In the Middle East (not counting Pakistan or
Turkey) only Egypt has as large a population.
Given Iran’s size, its oil resources and population,
the heritage of an ancient civilisation and the
history of a once great Persian Empire, its rulers
might understandably dream of making their
country a great power once more. But Iran
(known as Persia until it was renamed in 1935)
had first to free itself from foreign domination.
The oil and Iran’s strategic position on the path
to India had encouraged Britain to dominate
southern Persia and the Gulf, agreeing to a division
of interests that left Russia dominant in the
north. Never genuinely independent, the country
was occupied once more in 1941 by British and
Russian troops for fear that the Shah would throw
in his lot with the Germans. He was forced to
abdicate and his son succeeded him.
During the post-war years the nationalist
movement led by Mossadeq tried to win true
independence and to loosen the control of the
British oil giants over the country’s main
resource. The British government resisted and
there was new turmoil, which was brought to an
end in 1953 with the help once more of foreign
intervention. The Americans and British helped
the Shah to oust Mossadeq and the nationalist
politicians and to stage a coup. In the eyes of the
nationalists the Shah now owed his authority to
foreign intervention, thus further diminishing
Iran’s sovereignty and independence. In 1955
Iran joined the Western alliance – the Baghdad
Pact (renamed the Central Treaty Organisation
after Iraq’s revolution in 1958 and its subsequent
departure), characterising the Shah still more
as a lackey of the Anglo-American ‘imperialists’.
Iranian nationalist fervour could never reconcile
itself to the ‘Western’ Shah.
Yet the Shah, though he owed his assumption
of real power to American and British assistance in
1953, had every intention of asserting Iran’s independence
and creating a military base for new
greatness. As his rule grew increasingly dictatorial,
he appointed Iran’s parliament and imprisoned
politicians if they showed any sign of opposition.
He established the National Information and
Security Organisation, known as SAVAK, a security
police that collected information on opponents,
often imprisoning, torturing and even
murdering them. American attempts to influence
the Shah and to persuade him to introduce democratic
reforms, using economic and military aid
as levers, had little effect. The Shah made token
gestures in response. Western diplomats were by
no means ignorant of the Shah’s misrule, or of the
corruption of the court and its dependants, but
in Washington and London no alternative policy
to supporting the Shah was acceptable. If a
revolution should topple the Shah’s regime, the
country’s mass poverty would, so it was thought,
lead to a seizure of power by radicals and communists.
The disturbed state of the Middle East
had already allowed the Soviet Union to establish
bases in Syria and Yemen; Iraq was uncertain and
Egypt unstable. So Iran was the bulwark protecting
the West’s vital interests in the Persian Gulf.
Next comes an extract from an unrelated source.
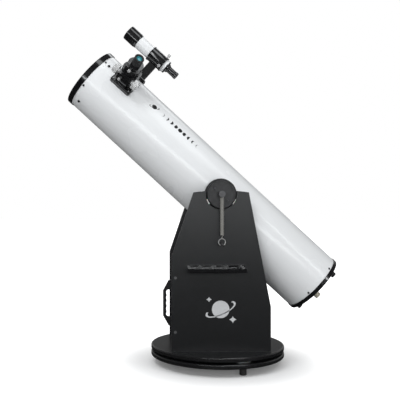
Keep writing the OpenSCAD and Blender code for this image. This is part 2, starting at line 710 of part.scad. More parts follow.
module finder_shoe() color([0.07, 0.07, 0.08]) tube_frame() difference() {
    clock(finder_clock, finder_a) difference() {
        translate([105, -19, -shoe_half]) cube([shoe_top - 105, 38, 2 * shoe_half]);
        translate([0, 0, -shoe_half - cut]) linear_extrude(2 * shoe_half - 3 + cut)
            dovetail(run_gap, shoe_top + cut);
        translate([dove_base + 4, -20, 6]) rotate([-90, 0, 0])
            cylinder(r = tube_screw_r + run_gap, h = 9.5, $fn = 32);
    }
    translate([0, 0, finder_a - 60]) cylinder(r = tube_r + touch_gap, h = 120, $fn = 180);
    at_shoe_screws() translate([0, 0, -25]) cylinder(r = tube_screw_r + run_gap, h = 30, $fn = 32);
    at_shoe_screws() translate([0, 0, -3]) cylinder(r = 3.8, h = 5, $fn = 32);
}

module finder_lock_screw() color("silver") tube_frame() clock(finder_clock, finder_a)
    translate([dove_base + 4, -19 - run_gap, 6]) rotate([90, 0, 0])
        thumb_screw(tube_screw_r, 6, 3.5, 3, 6, 8, 16);

module finder_bracket() color([0.07, 0.07, 0.08]) tube_frame() difference() {
    union() {
        clock(finder_clock, finder_a) {
            translate([0, 0, -shoe_half + 1]) linear_extrude(2 * shoe_half - 4.1)
                dovetail(0, shoe_top + 3);
            translate([shoe_top, -6.5, -16]) cube([finder_off - shoe_top - 27, 13, 32]);
        }
        finder_axis() translate([0, 0, finder_ring_back])
            cylinder(r = finder_ring_r, h = finder_ring_front - finder_ring_back);
        for (low = [finder_ring_back, finder_ring_front - finder_flange_t])
            finder_axis() translate([0, 0, low]) cylinder(r = finder_flange_r, h = finder_flange_t);
    }
    clock(finder_clock, finder_a) translate([dove_base - cut, -4.5, -shoe_half])
        cube([3.2 + cut, 9, 2 * shoe_half]);
    finder_axis() translate([0, 0, finder_ring_back - cut])
        cylinder(r = finder_r + run_gap, h = finder_ring_front - finder_ring_back + 2 * cut);
    finder_axis() translate([0, 0, finder_ring_back - cut])
        cylinder(r = finder_ring_bore, h = finder_land_a - 2.5 - finder_ring_back + cut);
    finder_axis() translate([0, 0, finder_land_a + 2.5])
        cylinder(r = finder_ring_bore, h = 10);
    at_finder_screws([0, 120, 240]) translate([0, 0, -2])
        cylinder(r = tube_screw_r + run_gap, h = 20, $fn = 32);
}

module at_finder_screws(angles) finder_axis()
    for (a = angles) rotate(a) translate([finder_tip, 0, finder_screw_a]) rotate([0, 90, 0]) children();

module finder_plunger() color("silver") tube_frame() at_finder_screws([120]) {
    cylinder(r = tube_screw_r, h = 4, $fn = 32);
    translate([0, 0, finder_ring_r - finder_tip + touch_gap]) cylinder(r = 4.5, h = 14);
}

module finder_screw(angle) tube_frame() at_finder_screws([angle])
    translate([0, 0, 7]) thumb_screw(tube_screw_r, 7, 3, 1, 5.5, 9, 16);

module finder_screw_1() color([0.1, 0.1, 0.1]) finder_screw(finder_screw_angles[0]);
module finder_screw_2() color([0.1, 0.1, 0.1]) finder_screw(finder_screw_angles[1]);

module finder_tube() color("white") tube_frame() finder_axis()
    tube_ring(finder_r, finder_r - 1.4, finder_tube_back, finder_tube_front);

module finder_objective() color([0.07, 0.07, 0.08]) tube_frame() finder_axis()
    translate([0, 0, finder_tube_front + touch_gap]) rotate_extrude() polygon([
        [22, 0], [25.5, 0], [27, 1.5], [27, 6], [28.5, 8], [28.5, 53], [27.7, 55], [26.6, 55],
        [26.6, 20], [25.5, 19], [25.5, 11], [22, 11]]);

module finder_lens() color([0.3, 0.4, 0.55]) tube_frame() finder_axis()
    translate([0, 0, finder_tube_front + 11 + 2 * touch_gap]) intersection() {
        cylinder(r = 25.4, h = 9);
        translate([0, 0, -92]) sphere(r = 99);
    }

module finder_eyepiece() color([0.07, 0.07, 0.08]) tube_frame() finder_axis()
    translate([0, 0, finder_tube_back - touch_gap]) mirror([0, 0, 1]) rotate_extrude() polygon(concat(
        [[8, 0], [25, 0], [25, 1.5], [24, 2.5], [17, 4], [16, 9], [13, 12]],
        [for (i = [0:4], e = [0:3]) [e == 1 || e == 2 ? 12 : 12.7, 15 + 5 * i + [0, 0.5, 2, 2.5][e]]],
        [[12, 41], [13.2, 42], [13.2, 51], [12.4, 52], [10, 52], [8, 50]]));

// ---------------------------------------------------------------- mirror cell

module at_cell_bolts(clocks, a) for (c = clocks) clock(c, a) translate([cell_bolt_r, 0, 0]) children();

// Flat ring with a hub and three spokes, and holes for the cell's bolts
module spoked_plate(outer, low, high, bolt_clocks, bolt_hole)
    translate([0, 0, low]) linear_extrude(high - low) difference() {
        union() {
            difference() {
                circle(outer);
                circle(84);
            }
            circle(20);
            for (c = collimation_clocks) rotate(c - 90) translate([0, -9]) square([87, 18]);
        }
        for (c = bolt_clocks) rotate(c - 90) translate([cell_bolt_r, 0]) circle(bolt_hole, $fn = 32);
    }

module cell_frame() color([0.12, 0.12, 0.13]) tube_frame() difference() {
    spoked_plate(sleeve_in - touch_gap, frame_back, frame_front,
        concat(collimation_clocks, lock_clocks), 2.5 + run_gap);
    for (c = ring_screw_clocks) clock(c, rear_screw_a) translate([104, 0, 0]) rotate([0, 90, 0])
        cylinder(r = tube_screw_r + run_gap, h = 20, $fn = 32);
}

module collimation_springs() color("silver") tube_frame()
    at_cell_bolts(collimation_clocks, 0)
        tube_ring(6.5, 4, frame_front + touch_gap, cell_back - touch_gap, $fn = 48);

module mirror_cell() color([0.15, 0.15, 0.16]) tube_frame() {
    spoked_plate(cell_r, cell_back, cell_front, collimation_clocks, cell_bolt_hole);
    for (c = collimation_clocks) clock(c, cell_front - cut) translate([68, 0, 0])
        cylinder(r = 8, h = mirror_back - cell_front + cut - touch_gap, $fn = 48);
    intersection() {
        tube_ring(cell_r, post_inner, cell_front - cut, cell_post_top);
        for (c = lock_clocks) clock(c, cell_back) translate([90, -12, 0]) cube([30, 24, 60]);
    }
}

module primary_mirror() color([0.75, 0.82, 0.88]) tube_frame() translate([0, 0, mirror_back])
    difference() {
        cylinder(r = mirror_r, h = mirror_t, $fn = 180);
        translate([0, 0, mirror_t - 2.2 + 2400]) sphere(r = 2400, $fn = 360);
    }

module mirror_clips() color([0.1, 0.1, 0.1]) tube_frame()
    for (c = lock_clocks) clock(c, cell_post_top + touch_gap)
        translate([97, -7, 0]) cube([10, 14, 2]);

module collimation_knob(i) tube_frame() at_cell_bolts([collimation_clocks[i]], frame_back - touch_gap)
    mirror([0, 0, 1]) {
        thumb_screw(2.5, cell_front - frame_back - 0.5, 5.5, 16, 11.5, 16, 20);
        translate([0, 0, 32]) cylinder(r = 7, h = 1);
    }

module collimation_knob_1() color([0.8, 0.78, 0.7]) collimation_knob(0);
module collimation_knob_2() color([0.8, 0.78, 0.7]) collimation_knob(1);
module collimation_knob_3() color([0.8, 0.78, 0.7]) collimation_knob(2);

module lock_knob(i) tube_frame() at_cell_bolts([lock_clocks[i]], frame_back - touch_gap)
    mirror([0, 0, 1]) {
        thumb_screw(2.5, cell_back - frame_back - 1.4, 5, 14, 10, 16, 16);
        translate([0, 0, 30]) cylinder(r = 5, h = 1);
    }

module lock_knob_1() color([0.1, 0.1, 0.1]) lock_knob(0);
module lock_knob_2() color([0.1, 0.1, 0.1]) lock_knob(1);
module lock_knob_3() color([0.1, 0.1, 0.1]) lock_knob(2);

// ---------------------------------------------------------------- nodes

ground_board();
ground_edge_band();
feet();
azimuth_pads();
pivot_fasteners();
turntable_board();
turntable_edge_band();
pivot_bush();
side_panel_left();
side_panel_right();
front_board();
carry_handle();
eyepiece_rack();
wood_screws();
panel_screws();
altitude_pads();
tension_springs();
pull_rings();
spring_posts();
main_tube();
front_ring();
rear_ring();
tube_fasteners();
altitude_bearings();
spring_pins();
spider();
secondary_holder();
secondary_mirror();
focuser_base();
focuser_body();
focus_lock_screw();
drawtube();
focus_shaft();
focus_knobs();
eyepiece_adapter();
eyepiece_screw();
eyepiece_barrel();
eyepiece_body();
eyepiece_lens();
finder_shoe();
finder_lock_screw();
finder_bracket();
finder_plunger();
finder_screw_1();
finder_screw_2();
finder_tube();
finder_objective();
finder_lens();
finder_eyepiece();
cell_frame();
collimation_springs();
mirror_cell();
primary_mirror();
mirror_clips();
collimation_knob_1();
collimation_knob_2();
collimation_knob_3();
lock_knob_1();
lock_knob_2();
lock_knob_3();
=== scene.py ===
"""Looks of the Dobsonian telescope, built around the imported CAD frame."""

import json
import math

import bmesh
import bpy
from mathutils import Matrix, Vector


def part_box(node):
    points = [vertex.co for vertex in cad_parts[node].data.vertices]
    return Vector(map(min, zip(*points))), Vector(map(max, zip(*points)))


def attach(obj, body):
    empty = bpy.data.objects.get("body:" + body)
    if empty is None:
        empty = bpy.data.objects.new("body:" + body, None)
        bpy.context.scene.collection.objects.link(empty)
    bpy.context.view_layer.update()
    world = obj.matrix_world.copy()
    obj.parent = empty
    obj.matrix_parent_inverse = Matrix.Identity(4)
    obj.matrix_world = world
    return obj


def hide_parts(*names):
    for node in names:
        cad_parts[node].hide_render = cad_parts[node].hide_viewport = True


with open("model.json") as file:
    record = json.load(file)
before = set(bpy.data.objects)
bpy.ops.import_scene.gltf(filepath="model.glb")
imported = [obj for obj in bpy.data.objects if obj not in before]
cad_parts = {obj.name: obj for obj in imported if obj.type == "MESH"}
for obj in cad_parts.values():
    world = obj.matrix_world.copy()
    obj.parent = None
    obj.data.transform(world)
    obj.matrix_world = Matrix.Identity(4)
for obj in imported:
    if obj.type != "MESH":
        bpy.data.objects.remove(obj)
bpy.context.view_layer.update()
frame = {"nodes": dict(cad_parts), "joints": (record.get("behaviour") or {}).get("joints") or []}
NODES = frame["nodes"]
JOINTS = {j["name"]: j for j in frame["joints"]}
MM = 0.001

# ------------------------------------------------------------------ directions and places

PIVOT = Vector(JOINTS["altitude_tilt"]["pos_m"])
ALONG = Vector(JOINTS["secondary_turn"]["axis"]).normalized()    # along the tube, to its front
ACROSS = Vector((0, 1, 0))
UP = ACROSS.cross(ALONG).normalized()                            # square to the tube, upwards
FOCUS = Vector(JOINTS["focus_travel"]["axis"]).normalized()
FINDER_AT = Vector(JOINTS["finder_tilt"]["pos_m"])
FOCUS_AT = Vector(JOINTS["secondary_turn"]["pos_m"])             # where the light path turns


def reach(node, direction, origin=PIVOT):
    """Lowest and highest distance of a CAD node's points along a direction."""
    d = [(v.co - origin).dot(direction) for v in NODES[node].data.vertices]
    return min(d), max(d)


TUBE_R = reach("main_tube", ACROSS)[1]
FINDER_R = reach("finder_tube", ACROSS, FINDER_AT)[1]
PANEL_OUT = -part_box("side_panel_left")[0].y


def on_tube(angle, radius, along):
    """A point round the tube: angle in degrees from its left side over its top."""
    a = math.radians(angle)
    return PIVOT + ALONG * along + (UP * math.sin(a) - ACROSS * math.cos(a)) * radius


# ------------------------------------------------------------------ materials

def feed(tree, socket, value):
    """Links an output to a socket, or sets the socket to a plain value."""
    if hasattr(value, "is_linked"):
        tree.links.new(value, socket)
    else:
        socket.default_value = value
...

What the West did not foresee was the Islamic
revolution.
The public in the West was given a positive
image of the Shah. The handsome ruler seated on
his aptly named Peacock throne in beautiful uniforms
looked every inch a royal and made it easy to
forget that his father, a dashing cavalry officer, had
seized power in 1921 to become the founder of
the Pahlavi ‘dynasty’. The lack of blue blood was
compensated for by pomp and circumstance,
which reached the height of folly when in 1971 the
Shah staged a sumptuous celebration attended by
international dignitaries to mark the anniversary of
‘two and a half millennia’ of the Persian Empire.
The pageant, staged to impress the visitors at
Persepolis, ancient capital of the Achaemenian
kings of Persia, cost tens of millions of dollars and
was televised worldwide. Nevertheless, he was
regarded as a firm friend of the West and as a
reformer who was dragging his people out of
the darkness of ignorance and prejudice into the
modern age.
As a reformer his record was flawed. Authoritarian
and careless of political and human rights,
the Shah resorted to brutal repression to preserve
his power. In the early 1960s when the Americans
were pressing for reforms, the economy was
running into trouble and the National Front
politicians were growing in strength, the Shah
responded by arresting the National Front leaders
and, in 1963, organised a national referendum on
a comprehensive reform package. It included land
reform, a new election law including women’s
suffrage, a national literacy corps, profit-sharing
and the sale of factories to private industry. The
reforms were supposed to establish the Shah as
a popular leader and were presented as the Shah–
People Revolution. The referendum was rigged.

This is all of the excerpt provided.